OBJECTIVE
Transcribe the material below exactly as it appears.

[DATA SECTION start]

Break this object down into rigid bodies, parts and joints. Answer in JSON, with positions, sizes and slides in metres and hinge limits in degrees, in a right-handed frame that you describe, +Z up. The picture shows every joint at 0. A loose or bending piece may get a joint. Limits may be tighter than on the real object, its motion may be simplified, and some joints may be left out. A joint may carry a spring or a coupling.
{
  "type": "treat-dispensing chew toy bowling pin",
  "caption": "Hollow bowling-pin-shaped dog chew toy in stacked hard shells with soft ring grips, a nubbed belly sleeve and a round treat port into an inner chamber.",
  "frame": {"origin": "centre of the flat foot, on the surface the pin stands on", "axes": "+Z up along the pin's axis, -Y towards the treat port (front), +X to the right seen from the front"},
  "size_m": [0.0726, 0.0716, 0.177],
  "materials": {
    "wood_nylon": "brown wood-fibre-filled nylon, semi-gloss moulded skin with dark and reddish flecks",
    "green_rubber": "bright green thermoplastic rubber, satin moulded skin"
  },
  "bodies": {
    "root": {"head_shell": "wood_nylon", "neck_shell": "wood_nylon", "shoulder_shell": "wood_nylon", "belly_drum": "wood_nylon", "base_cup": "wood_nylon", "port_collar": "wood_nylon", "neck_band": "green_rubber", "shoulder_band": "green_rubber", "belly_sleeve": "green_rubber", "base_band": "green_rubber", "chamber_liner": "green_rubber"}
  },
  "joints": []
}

[DATA SECTION end]

RESULT OF THIS EXERCISE
Break this object down into rigid bodies, parts and joints. Answer in JSON, with positions, sizes and slides in metres and hinge limits in degrees, in a right-handed frame that you describe, +Z up. The picture shows every joint at 0. A loose or bending piece may get a joint. Limits may be tighter than on the real object, its motion may be simplified, and some joints may be left out. A joint may carry a spring or a coupling.
{
  "type": "treat-dispensing chew toy bowling pin",
  "caption": "Hollow bowling-pin-shaped dog chew toy in stacked hard shells with soft ring grips, a nubbed belly sleeve and a round treat port into an inner chamber.",
  "frame": {"origin": "centre of the flat foot, on the surface the pin stands on", "axes": "+Z up along the pin's axis, -Y towards the treat port (front), +X to the right seen from the front"},
  "size_m": [0.0726, 0.0716, 0.177],
  "materials": {
    "wood_nylon": "brown wood-fibre-filled nylon, semi-gloss moulded skin with dark and reddish flecks",
    "green_rubber": "bright green thermoplastic rubber, satin moulded skin"
  },
  "bodies": {
    "root": {"head_shell": "wood_nylon", "neck_shell": "wood_nylon", "shoulder_shell": "wood_nylon", "belly_drum": "wood_nylon", "base_cup": "wood_nylon", "port_collar": "wood_nylon", "neck_band": "green_rubber", "shoulder_band": "green_rubber", "belly_sleeve": "green_rubber", "base_band": "green_rubber", "chamber_liner": "green_rubber"}
  },
  "joints": []
}